- JOB
Which lines hold the word "Blender"? Show each of them.

- SUPPLIED DATA
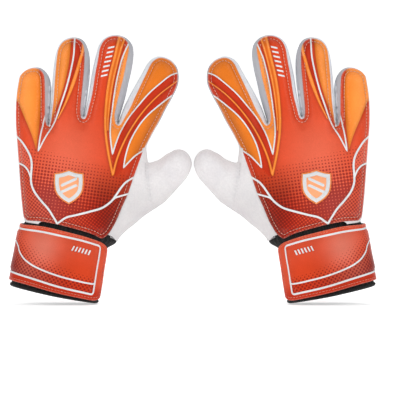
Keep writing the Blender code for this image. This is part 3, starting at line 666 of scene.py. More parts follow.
# ---------------------------------------------------------------- materials
class Shader:
    """A material and short ways to add nodes to it; most give the new node's output."""

    def __init__(self, name):
        self.material = bpy.data.materials.new(name)
        self.material.use_nodes = True
        self.tree = self.material.node_tree
        self.bsdf = self.tree.nodes["Principled BSDF"]

    def put(self, value, socket):
        if isinstance(value, bpy.types.NodeSocket):
            self.tree.links.new(value, socket)
        else:
            socket.default_value = value

    def node(self, kind, inputs, output=0, **properties):
        made = self.tree.nodes.new(kind)
        for name, value in properties.items():
            setattr(made, name, value)
        for key, value in inputs.items():
            self.put(value, made.inputs[key])
        return made.outputs[output]

    def surface(self, **inputs):
        """Fills the surface shader's inputs; an underscore stands for a space."""
        for name, value in inputs.items():
            self.put(value, self.bsdf.inputs[name.replace("_", " ")])

    def attribute(self, name, output="Vector"):
        return self.node("ShaderNodeAttribute", {}, output, attribute_name=name)

    def math(self, operation, a, b=0.0):
        return self.node("ShaderNodeMath", {0: a, 1: b, 2: 0.0}, operation=operation)

    def vector(self, operation, a, b=(0, 0, 0), **scale):
        output = "Value" if operation == "LENGTH" else "Vector"
        return self.node("ShaderNodeVectorMath", {0: a, 1: b, **scale}, output,
                         operation=operation)

    def split(self, vector):
        return self.node("ShaderNodeSeparateXYZ", {0: vector}).node.outputs

    def mix(self, amount, a, b, blend="MIX"):
        return self.node("ShaderNodeMix", {0: amount, 6: a, 7: b}, 2,
                         data_type="RGBA", blend_type=blend)

    def noise(self, vector, scale, detail=2.0, rough=0.5):
        inputs = {"Vector": vector, "Scale": scale, "Detail": detail, "Roughness": rough}
        return self.node("ShaderNodeTexNoise", inputs, "Fac")

    def cells(self, vector, scale, feature="F1"):
        return self.node("ShaderNodeTexVoronoi", {"Vector": vector, "Scale": scale},
                         "Distance", feature=feature)

    def remap(self, value, span, to=(0.0, 1.0)):
        return self.node("ShaderNodeMapRange",
                         {0: value, 1: span[0], 2: span[1], 3: to[0], 4: to[1]})

    def vary(self, colour, value, span, to):
        """The colour made darker or lighter by the remapped value."""
        level = self.remap(value, span, to)
        grey = self.node("ShaderNodeCombineColor", {0: level, 1: level, 2: level})
        return self.mix(1.0, colour, grey, "MULTIPLY")

    def pointiness(self):
        return self.node("ShaderNodeNewGeometry", {}, "Pointiness")

    def bump(self, height, strength, distance):
        return self.node("ShaderNodeBump",
                         {"Height": height, "Strength": strength, "Distance": distance})


def skin_material(name, roughness, coat, square_pitch, square_tilt, slant_tilt):
    """Satin embossed skin: paint, halftone dots, fine grain, mottling, rubbed high spots."""
    shader = Shader(name)
    pattern, paint = shader.attribute("pat"), shader.attribute("paint", "Color")
    radii = shader.split(shader.attribute("dots"))
    place = shader.split(pattern)
    flat = shader.node("ShaderNodeCombineXYZ", {0: place[0], 1: place[2]})

    def halftone(radius, pitch, tilt):
        """1 inside the dots of a grid with the given pitch (mm) and tilt (degrees)."""
        turned = shader.node("ShaderNodeVectorRotate",
                             {"Vector": flat, "Angle": math.radians(tilt)},
                             rotation_type="Z_AXIS")
        cell = shader.vector("FRACTION", shader.vector("SCALE", turned, Scale=1 / pitch))
        cell = shader.vector("SUBTRACT", cell, (0.5, 0.5, 0.0))
        distance = shader.vector("LENGTH", shader.vector("MULTIPLY", cell, (1, 1, 0)))
        outside = shader.math("SUBTRACT", distance, shader.math("SUBTRACT", radius, 0.06))
        return shader.remap(outside, (-0.05, 0.05), to=(1.0, 0.0))

    dark = shader.math("MAXIMUM", halftone(radii[0], square_pitch, square_tilt),
                       halftone(radii[1], pitch=2.5, tilt=slant_tilt))
    mottled = shader.noise(pattern, scale=0.045, detail=3.0)
    fine = shader.noise(pattern, scale=0.9, detail=3.0, rough=0.6)
    grain = shader.cells(pattern, scale=1.15)
    dot_colour = shader.mix(1.0, paint, (0.44, 0.26, 0.38, 1), "MULTIPLY")
    colour = shader.mix(dark, paint, dot_colour)
    colour = shader.vary(colour, mottled, (0.3, 0.7), to=(0.92, 1.06))
    colour = shader.vary(colour, fine, (0.3, 0.7), to=(0.95, 1.04))
    pits = shader.remap(grain, (0.0, 0.35), to=(0.10, 0.0))
    colour = shader.mix(pits, colour, (0.02, 0.004, 0.002, 1))
    worn = shader.remap(shader.pointiness(), (0.515, 0.56), to=(0.0, 0.22))
    worn = shader.math("MULTIPLY", worn, shader.remap(fine, (0.4, 0.6)))
    colour = shader.mix(worn, colour, (0.95, 0.75, 0.62, 1))
    cloudy = shader.remap(mottled, (0.3, 0.7), to=(roughness - 0.05, roughness + 0.06))
    grainy = shader.remap(grain, (0, 0.5), to=(0.10, -0.03))
    height = shader.math("ADD", shader.math("MULTIPLY", grain, 0.7),
                         shader.math("MULTIPLY", fine, 0.6))
    shader.surface(
        Base_Color=colour,
        Roughness=shader.math("ADD", cloudy, grainy),
        Specular_IOR_Level=0.25,
        Specular_Tint=(1.0, 0.52, 0.40, 1),
        Coat_Weight=coat,
        Coat_Roughness=0.32,
        Normal=shader.bump(height, strength=0.32, distance=0.0004))
    return shader.material


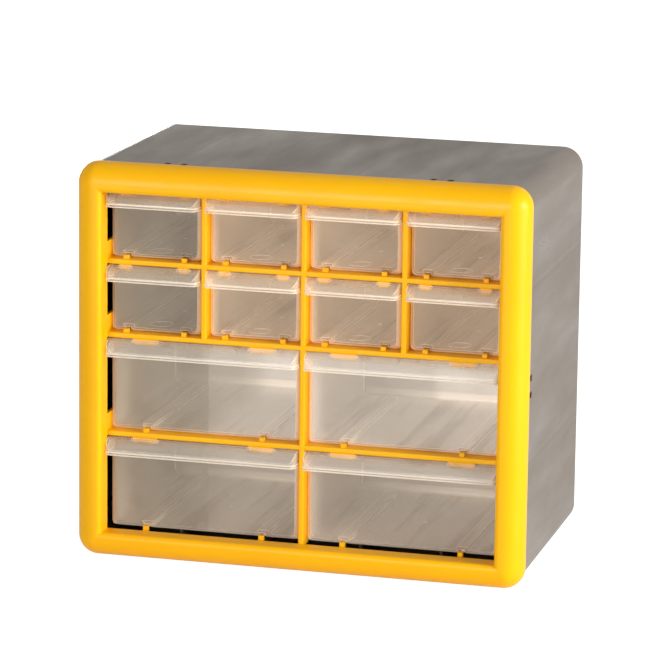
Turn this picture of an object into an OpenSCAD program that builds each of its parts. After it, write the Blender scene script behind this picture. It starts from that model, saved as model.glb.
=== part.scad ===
// Twelve-drawer parts cabinet: a moulded case, a drawer rack inside it, a clipped front
// frame and twelve clear drawers with hood pulls.
// Millimetres. X to the right, Y from front to back, Z up.
// The origin is the middle of the cabinet's footprint, on the surface it stands on.

/* [Cabinet] */
// Width over the front frame
cabinet_w = 265; // [255:0.5:280]
// Height over the front frame
cabinet_h = 231.5; // [229:0.5:245]
// Depth from the crest of the front frame to the back
cabinet_d = 155; // [145:1:170]
// Radius of the case's four long edges
corner_r = 12; // [12:0.5:16]

/* [Front frame] */
// Depth of the lattice behind the crest of the frame
lattice_recess = 13; // [12.8:0.1:15]
// Radius of the frame's outer front edge
bullnose_r = 11.5; // [9:0.1:11.9]
// Radius of the frame's inner front edge
inner_edge_r = 3; // [2:0.1:4]
// Thickness of the frame's skins
frame_skin = 2.2; // [1.8:0.1:2.6]
// Thickness of the shelf edges
shelf_t = 3; // [2.5:0.1:3.5]
// Width of the dividers between columns
divider_t = 3.1; // [2.5:0.1:3.5]
// Depth of the frame's shelves, front to back
shelf_depth = 17; // [14:0.5:18]
// Depth of the frame's dividers, front to back
divider_depth = 12; // [9:0.5:14]
// Height of the side guides at the foot of the upper rows
guide_h = 10; // [6:0.5:14]

/* [Cells] */
// Clear height of a small drawer's cell
small_cell_h = 40.2; // [38:0.1:41]
// Clear height of a large drawer's cell
large_cell_h = 55.2; // [52:0.1:56]
// Height of the lowest cells' floor
cell_floor_z = 15; // [14:0.1:16]
// Distance between the columns' dividers
column_pitch = 58.9; // [56:0.1:60]
// Half the width of the opening
opening_half = 116.4; // [116:0.1:117]

/* [Stops] */
// Width and depth of the pegs on the front edge of each cell's floor
peg_size = 2.9; // [2.4:0.1:3.2]
// Height of those pegs
peg_h = 2.3; // [1.8:0.1:3]
// How far the pegs of a small cell stand from its middle
small_peg_x = 17.3; // [14:0.1:19]
// How far the pegs of a large cell stand from its middle
large_peg_x = 34.8; // [30:0.1:40]
// Width of the tabs that hang over a small drawer
small_tab_w = 7; // [5:0.5:9]
// Width of the tabs that hang over a large drawer
large_tab_w = 15; // [10:0.5:18]
// How far the tabs hang down
tab_h = 3.2; // [2.5:0.1:3.4]

/* [Drawers] */
// Gap between a drawer and its cell, each side
side_gap = 0.35; // [0.3:0.05:0.6]
// Gap under and over a drawer
rest_gap = 0.3; // [0.2:0.05:0.5]
// Wall thickness of a drawer
drawer_wall = 1.4; // [1.2:0.1:1.8]
// Distance from the lattice's face back to a drawer's front wall
front_setback = 5.5; // [5:0.1:6]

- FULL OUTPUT
Keep writing the Blender code for this image. This is part 3, starting at line 666 of scene.py. More parts follow.
Turn this picture of an object into an OpenSCAD program that builds each of its parts. After it, write the Blender scene script behind this picture. It starts from that model, saved as model.glb.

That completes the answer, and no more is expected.